#### DESCRIPTION OF THE TASK
Please copy the lines below exactly, from the first one through the line showing "obj.data.transform(world)".

++++++

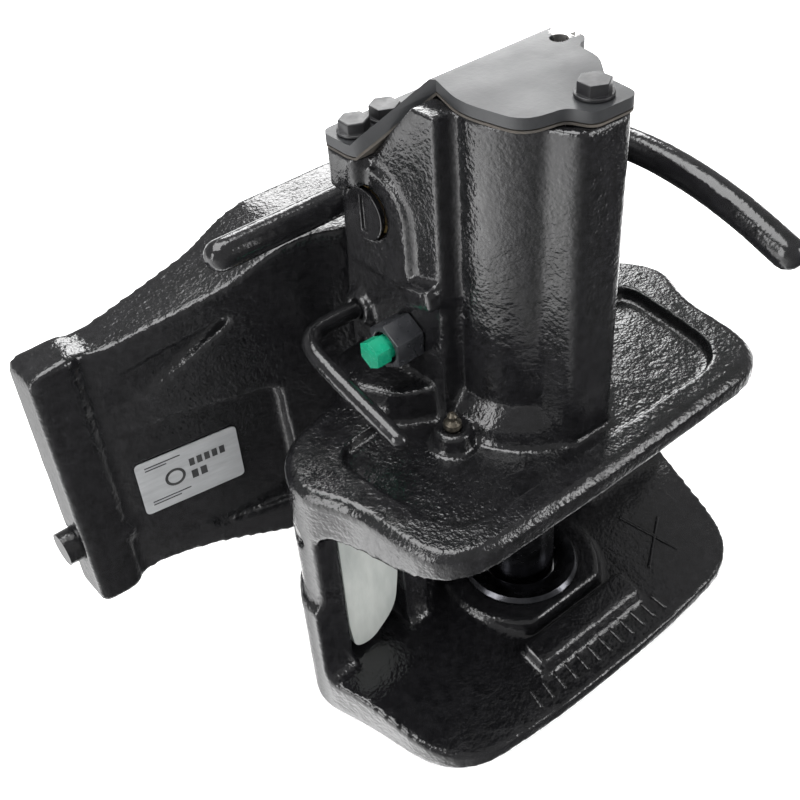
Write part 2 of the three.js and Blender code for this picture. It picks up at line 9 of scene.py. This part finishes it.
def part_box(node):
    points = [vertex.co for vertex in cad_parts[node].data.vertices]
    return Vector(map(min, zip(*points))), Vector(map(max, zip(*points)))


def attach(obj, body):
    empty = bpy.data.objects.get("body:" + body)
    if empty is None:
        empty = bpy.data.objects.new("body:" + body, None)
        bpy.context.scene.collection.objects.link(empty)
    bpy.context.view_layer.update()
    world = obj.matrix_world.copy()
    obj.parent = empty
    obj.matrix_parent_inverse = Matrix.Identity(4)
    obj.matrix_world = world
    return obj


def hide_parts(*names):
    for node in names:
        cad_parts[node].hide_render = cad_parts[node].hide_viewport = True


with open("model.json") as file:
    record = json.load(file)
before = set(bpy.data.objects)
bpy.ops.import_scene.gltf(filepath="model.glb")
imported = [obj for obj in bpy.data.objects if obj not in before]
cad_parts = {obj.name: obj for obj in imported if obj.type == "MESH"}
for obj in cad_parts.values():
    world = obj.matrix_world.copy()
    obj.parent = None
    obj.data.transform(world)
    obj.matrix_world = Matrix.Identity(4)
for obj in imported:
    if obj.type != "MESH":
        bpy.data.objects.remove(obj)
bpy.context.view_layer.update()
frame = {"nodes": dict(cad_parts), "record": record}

NODES = frame["nodes"]
BODY_OF = {n: b for b, ns in frame["record"]["behaviour"]["bodies"].items() for n in ns}
SLOT_OF = {s["node"]: s["material_slot"] for s in frame["record"]["subparts"]}
LIFT = 0.160  # height of the upper jaw plate's top above the origin
MIDDLE_Y = 0.041  # how far the coupling pin is in front of the origin
MERGE = 1e-6  # corners closer than this are one corner
SCENE = bpy.context.scene


# ---- materials ------------------------------------------------------------------------------
class Shader:
    """A material built from nodes, with coordinates in metres of the row frame."""

    def __init__(self, name):
        self.material = bpy.data.materials.new(name)
        self.material.use_nodes = True
        self.tree = self.material.node_tree
        self.bsdf = self.tree.nodes["Principled BSDF"]
        self.coords = self.tree.nodes.new("ShaderNodeTexCoord").outputs["Object"]

    def link(self, a, b):
        self.tree.links.new(a, b)

    def set(self, **values):
        for key, value in values.items():
            self.bsdf.inputs[key.replace("_", " ")].default_value = value
        return self

    def noise(self, scale, detail=3.0, rough=0.5, stretch=(1, 1, 1)):
        mapping = self.tree.nodes.new("ShaderNodeMapping")
        mapping.inputs["Scale"].default_value = stretch
        self.link(self.coords, mapping.inputs["Vector"])
        n = self.tree.nodes.new("ShaderNodeTexNoise")
        n.inputs["Scale"].default_value = scale
        n.inputs["Detail"].default_value = detail
        n.inputs["Roughness"].default_value = rough
        self.link(mapping.outputs[0], n.inputs["Vector"])
        return n.outputs["Fac"]

    def ramp(self, value, low, high, a, b):
        n = self.tree.nodes.new("ShaderNodeMapRange")
        for key, v in (("From Min", low), ("From Max", high), ("To Min", a), ("To Max", b)):
            n.inputs[key].default_value = v
        self.link(value, n.inputs["Value"])
        return n.outputs[0]

    def mix(self, factor, a, b):
        n = self.tree.nodes.new("ShaderNodeMix")
        n.data_type = "RGBA"
        n.inputs["A"].default_value = (*a, 1)
        n.inputs["B"].default_value = (*b, 1)
        self.link(factor, n.inputs["Factor"])
        return n.outputs["Result"]

    def math(self, kind, a, b):
        n = self.tree.nodes.new("ShaderNodeMath")
        n.operation = kind
        for i, v in enumerate((a, b)):
            if isinstance(v, (int, float)):
                n.inputs[i].default_value = v
            else:
                self.link(v, n.inputs[i])
        return n.outputs[0]

    def bump(self, *heights):
        """Each height is (value, strength, distance in metres); they stack."""
        last = None
        for value, strength, distance in heights:
            n = self.tree.nodes.new("ShaderNodeBump")
            n.inputs["Strength"].default_value = strength
            n.inputs["Distance"].default_value = distance
            self.link(value, n.inputs["Height"])
            if last:
                self.link(last, n.inputs["Normal"])
            last = n.outputs[0]
        self.link(last, self.bsdf.inputs["Normal"])

    def to(self, value, name):
        self.link(value, self.bsdf.inputs[name])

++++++

#### RESULT OF THE EXERCISE
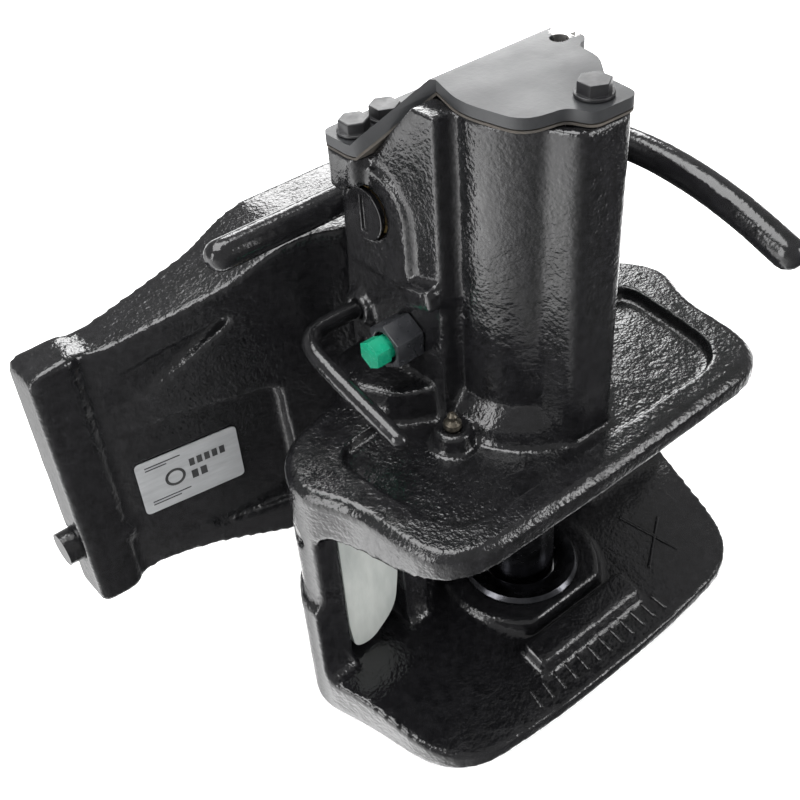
Write part 2 of the three.js and Blender code for this picture. It picks up at line 9 of scene.py. This part finishes it.
def part_box(node):
    points = [vertex.co for vertex in cad_parts[node].data.vertices]
    return Vector(map(min, zip(*points))), Vector(map(max, zip(*points)))


def attach(obj, body):
    empty = bpy.data.objects.get("body:" + body)
    if empty is None:
        empty = bpy.data.objects.new("body:" + body, None)
        bpy.context.scene.collection.objects.link(empty)
    bpy.context.view_layer.update()
    world = obj.matrix_world.copy()
    obj.parent = empty
    obj.matrix_parent_inverse = Matrix.Identity(4)
    obj.matrix_world = world
    return obj


def hide_parts(*names):
    for node in names:
        cad_parts[node].hide_render = cad_parts[node].hide_viewport = True


with open("model.json") as file:
    record = json.load(file)
before = set(bpy.data.objects)
bpy.ops.import_scene.gltf(filepath="model.glb")
imported = [obj for obj in bpy.data.objects if obj not in before]
cad_parts = {obj.name: obj for obj in imported if obj.type == "MESH"}
for obj in cad_parts.values():
    world = obj.matrix_world.copy()
    obj.parent = None
    obj.data.transform(world)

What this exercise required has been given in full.